Il y a un nouveau secrétaire général, Dr Moundhir Fathi Saïd, qui assure d’ailleurs mon intérim. Il me reste les conseillers et le directeur de cabinet, et je le ferai dès mon retour. L’ancien secrétaire général est quant à lui nommé conseiller spécial du gouverneur».

Retards et raisons invoquées

Pourquoi cela a-t-il pris autant de temps pour mettre en place ces équipes ? Une source proche du pouvoir a fait savoir qu’il était difficile de satisfaire tout le monde.

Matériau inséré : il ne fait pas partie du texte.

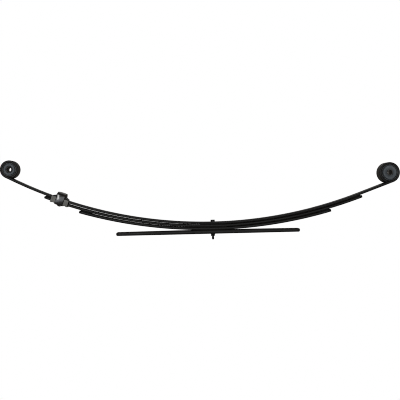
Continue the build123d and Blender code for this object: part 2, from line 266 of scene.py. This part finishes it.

Surtout «une consigne a été donnée de ne pas nommer de délégué issu d’une région où il y a déjà un ministre». Et «si la logique est actée et semble simple sur le papier, c’est le choix des personnes qui pose problème. Certains noms ont même été avancés, mais ne plaisent pas forcément aux gouverneurs ou plutôt, ne les arrangent pas. Mais selon toute vraisemblance, tout sera réglé lundi au plus tard», assure notre source.


Zaidou Youssouf, lui, affirme de son côté qu’il a fallu «inclure tout le monde, toutes les régions, pour qu’il y ait une dynamique autour du pouvoir». Mze Mohamed Ibrahim assure ne pas être au courant d’une telle directive. Quant à la question de savoir où se situe l’autonomie des gouverneurs si, pour nommer leurs collaborateurs, ils doivent se soumettre à pareilles directives, Me Abdou El Wahab M’sa Bacar explique que «ne pas nommer des délégués dans les régions d’où sont issus les nouveaux ministres répondrait beaucoup plus à des préoccupations politiques que juridiques».

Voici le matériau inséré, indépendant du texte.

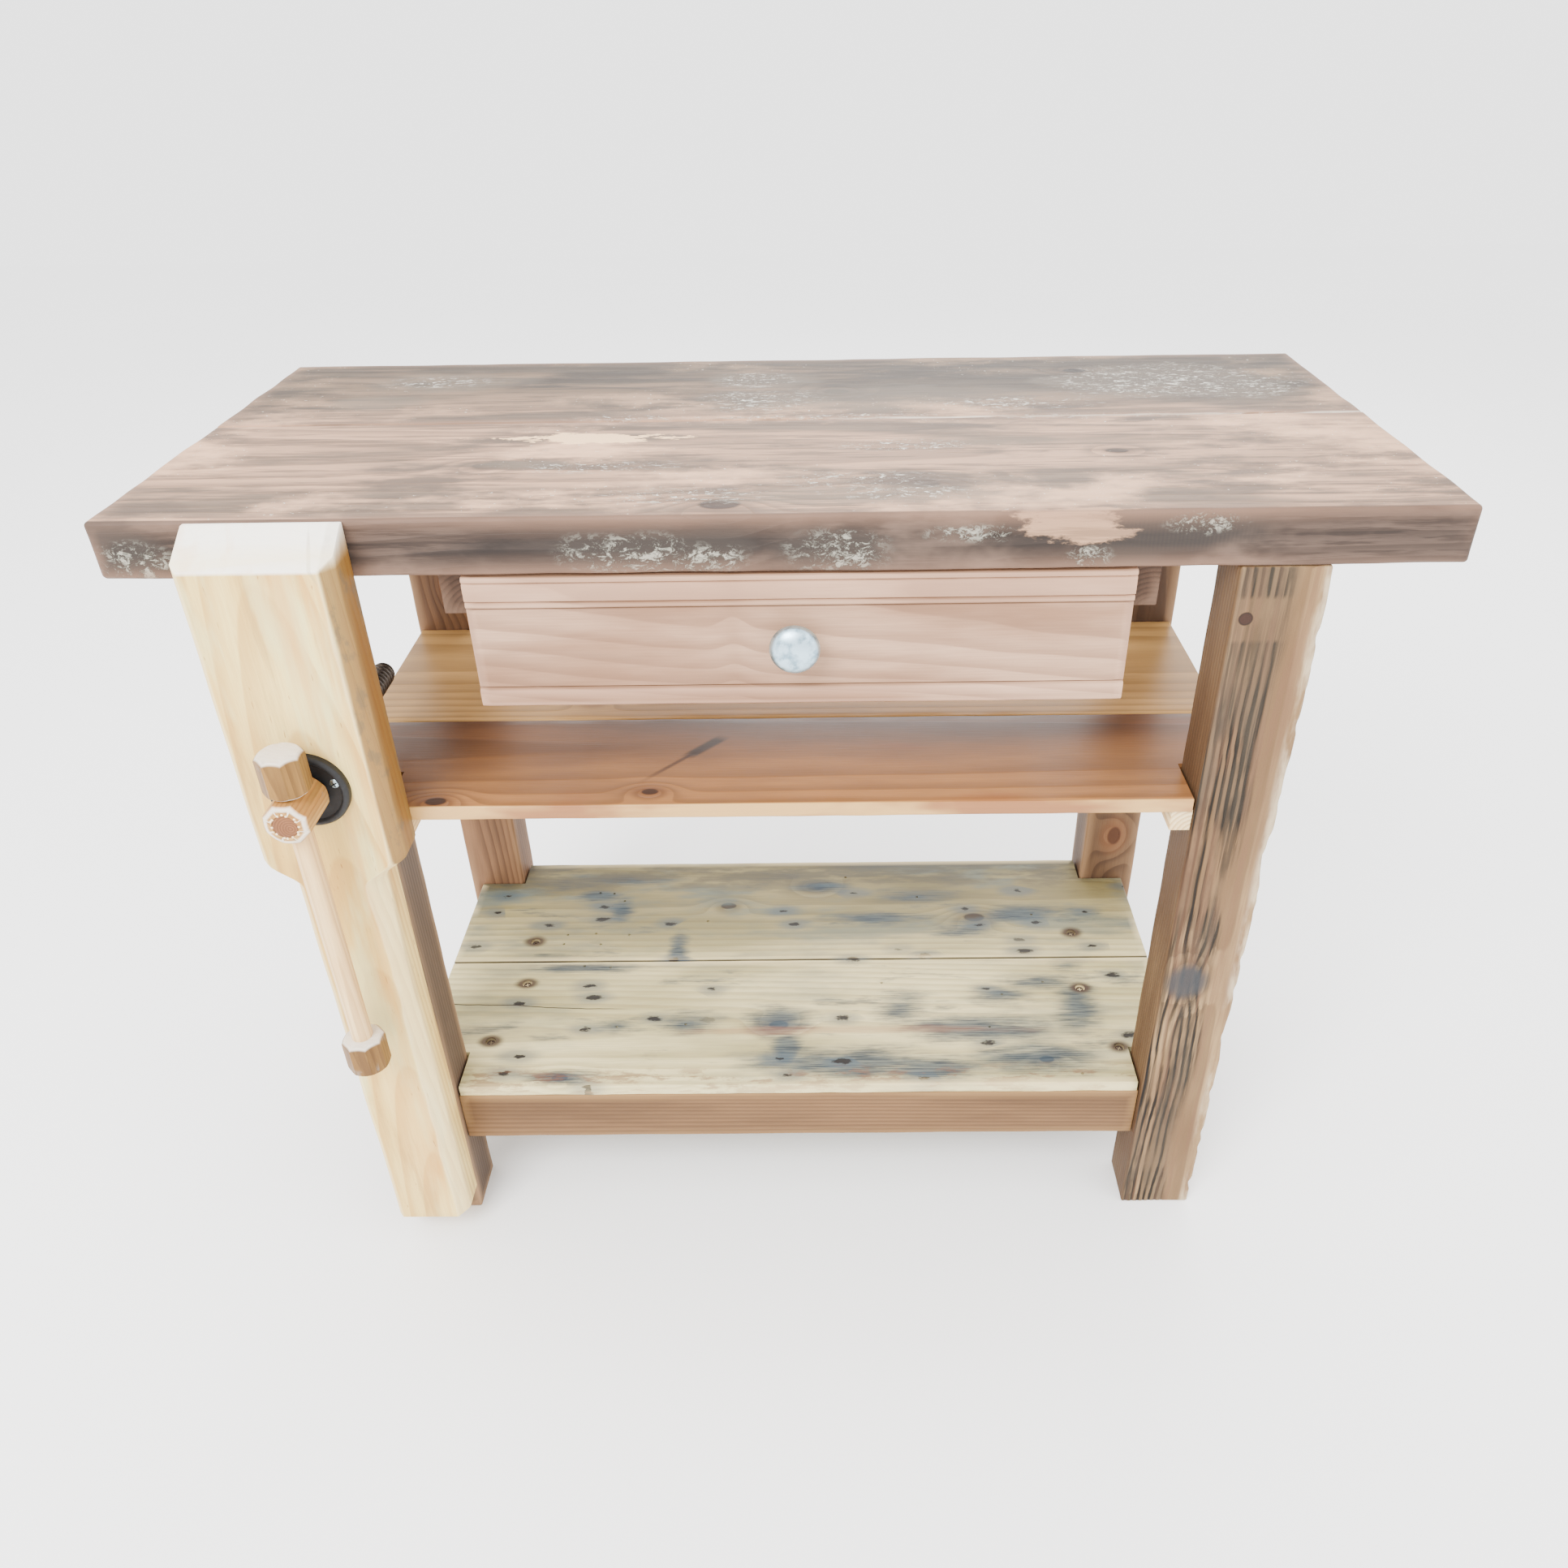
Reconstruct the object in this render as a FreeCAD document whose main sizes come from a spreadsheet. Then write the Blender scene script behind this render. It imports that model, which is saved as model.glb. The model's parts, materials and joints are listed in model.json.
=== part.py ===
"""Small workbench of reclaimed timber with a leg vise, a hung drawer and two shelves.

Millimetres, +Z up, X along the bench with the vise at -X, -Y towards the user. The origin lies on the
floor under the middle of the bench's outline. Every driving size is a cell of the sheet "Dims".
"""

import FreeCAD, Part
import math
import os
import re

import Sketcher

doc = FreeCAD.newDocument("Workbench")

# ---------------------------------------------------------------- driving dimensions
SIZES = {
    # worktop
    "bench_height": 850,
    "top_length": 1126,
    "top_depth": 490,
    "top_thickness": 50,
    "top_front_board": 260,
    "top_edge_round": 4,
    "top_dowel_dia": 12,
    "top_dowel_length": 100,
    # legs
    "leg_end_inset": 108,
    "front_leg_width": 78,
    "front_leg_depth": 60,
    "back_leg_width": 70,
    "back_leg_depth": 60,
    "back_overhang": 52,
    "leg_edge_round": 3,
    "leg_tenon_width": 40,
    "leg_tenon_depth": 26,
    "leg_tenon_height": 30,
    # lower frame and shelf
    "lower_shelf_top": 191,
    "lower_shelf_thickness": 14,
    "lower_shelf_end_inset": 131,
    "lower_shelf_front_board": 207,
    "lower_shelf_back_inset": 20,
    "rail_height": 66,
    "rail_thickness": 32,
    "rail_setback": 9,
    "rail_tenon_length": 24,
    "rail_tenon_thickness": 12,
    "rail_tenon_height": 46,
    "shelf_batten_width": 60,
    "shelf_batten_height": 32,
    "notch_gap": 2.5,
    "board_gap": 0.8,
    "board_edge_round": 1.5,
    # middle shelf
    "middle_shelf_top": 571,
    "middle_shelf_thickness": 15,
    "middle_shelf_end_inset": 120,
    "middle_shelf_front_board": 160,
    "cleat_width": 20,
    "cleat_height": 23,
    "cleat_end_inset": 4,
    # drawer and its runners
    "drawer_offset": 14,
    "drawer_width": 560,
    "drawer_height": 122,
    "drawer_depth": 340,
    "drawer_front_thickness": 20,
    "drawer_side_thickness": 14,
    "drawer_side_inset": 15,
    "drawer_side_height": 100,
    "drawer_bottom_thickness": 5,
    "drawer_bottom_raise": 8,
    "drawer_side_housing": 6,
    "drawer_groove_depth": 5,
    "drawer_top_gap": 2,
    "batten_width": 13,
    "batten_height": 22,
    "batten_drop": 8,
    "runner_web": 26,
    "runner_height": 44,
    "runner_front_inset": 22,
    "slide_gap": 1,
    "knob_dia": 43,
    "knob_reach": 30,
    "knob_neck_dia": 14,
    "knob_rise": 2,
    "knob_offset": 4,
    "knob_bolt_head": 10,
    "knob_bolt_dia": 5,
    # leg vise
    "vise_height": 623,
    "chop_upper_width": 130,
    "chop_lower_width": 80,
    "chop_thickness": 45,
    "chop_gap": 0.3,
    "chop_top_drop": 1,
    "chop_foot_height": 40,
    "chop_shoulder_top": 541,
    "chop_shoulder_drop": 27,
    "chop_bevel_height": 24,
    "chop_bevel_depth": 40,
    "chop_chamfer": 8,
    "spindle_dia": 24,
    "spindle_tail": 178,
    "spindle_socket": 14,
    "spindle_clearance": 1,
    "nut_clearance": 0.06,
    "nut_plate": 58,
    "nut_plate_thickness": 6,
    "nut_boss_dia": 40,
    "nut_length": 30,
    "collar_dia": 38,
    "collar_thickness": 7,
    "collar_recess": 8,
    "collar_gap": 0.5,
    "flange_dia": 72,
    "flange_thickness": 8,
    "flange_rim": 5,
    "flange_dish": 3,
    "flange_hole_circle": 52,
    "flange_hole_angle": 17,
    "hub_flats": 38,
    "hub_length": 54,
    "hub_gap": 0.5,
    "hub_edge": 3,
    "hub_plug_dia": 22,
    "hub_plug_depth": 12,
    "handle_dia": 20,
    "handle_inset": 24,
    "handle_length": 362,
    "handle_clearance": 0.5,
    "cap_flats": 38,
    "cap_height": 40,
    "cap_socket": 24,
    "guide_width": 30,
    "guide_height": 36,
    "guide_centre": 80,
    "guide_tail": 190,
    "guide_socket": 28,
    "guide_clearance": 0.5,
    # fasteners
    "screw_dia": 4,
    "screw_head_dia": 8,
    "screw_head_height": 3,
}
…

Le juriste ajoute que «contrairement au gouvernement central qui doit répondre à des exigences d’équité entre les îles et entre les hommes et les femmes, pour les îles, la constitution, dans son article 101, dit qu’il faut un cabinet composé de sept membres dont un directeur de cabinet et un secrétaire général». Selon lui, c’est là la seule obligation imposée par la loi aux gouverneurs.

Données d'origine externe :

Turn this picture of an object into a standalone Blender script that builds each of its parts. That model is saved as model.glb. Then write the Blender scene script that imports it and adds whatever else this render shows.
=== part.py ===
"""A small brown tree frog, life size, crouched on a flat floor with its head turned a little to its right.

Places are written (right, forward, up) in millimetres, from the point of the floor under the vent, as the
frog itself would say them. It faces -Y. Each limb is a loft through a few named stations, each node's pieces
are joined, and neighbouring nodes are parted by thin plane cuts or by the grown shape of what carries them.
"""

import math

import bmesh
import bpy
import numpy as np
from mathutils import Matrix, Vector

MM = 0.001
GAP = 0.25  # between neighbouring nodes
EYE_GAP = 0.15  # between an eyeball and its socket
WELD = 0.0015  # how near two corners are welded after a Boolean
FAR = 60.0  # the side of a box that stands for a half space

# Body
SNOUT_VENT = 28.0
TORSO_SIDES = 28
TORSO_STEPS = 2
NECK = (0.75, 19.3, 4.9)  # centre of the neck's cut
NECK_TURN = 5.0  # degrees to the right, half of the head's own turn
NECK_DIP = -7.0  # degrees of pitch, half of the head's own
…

Conséquences politiques et pratiques

Me Maliza Saïd Soilihi, avocate aux barreaux de Marseille et Moroni, a une toute autre lecture de la situation. «Juridiquement, il est évident que cela ne repose sur aucun fondement. Il n’y a aucune loi, aucun texte, ni réglementaire ni législatif qui oblige à ce que les nominations se fassent par région. C’est une pratique qui commence à fortement porter préjudice au bon fonctionnement de l’État, qui existe depuis des lustres et qui n’a pas pour autant montrer son efficacité», dit-elle d’abord.

Et de poursuivre : «Politiquement, il est évident que c’est afin de pouvoir mobiliser l’ensemble des électorats dans toutes les régions en vue des prochaines élections. Je ne perds pas de vue le fait qu’il y a des législatives et des municipales dans moins de six mois. Donc forcément on a besoin de mobiliser les électeurs dans toutes les régions et on est tous conscients que les nominations et recrutements se font uniquement dans le sens de la mobilisation électorale».

Critiques et perspectives

Me Maliza Saïd Soilihi souligne que ces consignes n’ont pas d’autre signification et déplore fortement cette situation. Selon elle, les nominations «ne se font pas sur la base de la méritocratie, mais uniquement en fonction de la région d’origine des candidats, ce qui entraîne des conséquences négatives bien connues». Elle ajoute que l’autonomie des gouvernorats «est réduite à une simple façade. En théorie, les gouverneurs disposent d’une certaine autonomie, mais en pratique, ils ne l’utilisent pas par crainte de représailles. Ils se sentent obligés de demander l’approbation et le soutien des autorités centrales».


La lenteur de la mise en place des équipes gouvernementales insulaires souligne, si besoin était, les difficultés politiques et les défis de gouvernance auxquels le parti au pouvoir est confronté. Rappelons que la Convention pour le renouveau des Comores ne cesse d’enregistrer de nouveaux membres, notamment avec la disparition actée de la mouvance présidentielle au profit des fusions avec des partis proches du pouvoir. L’équilibre entre les exigences régionales et les impératifs nationaux reste donc délicat à maintenir.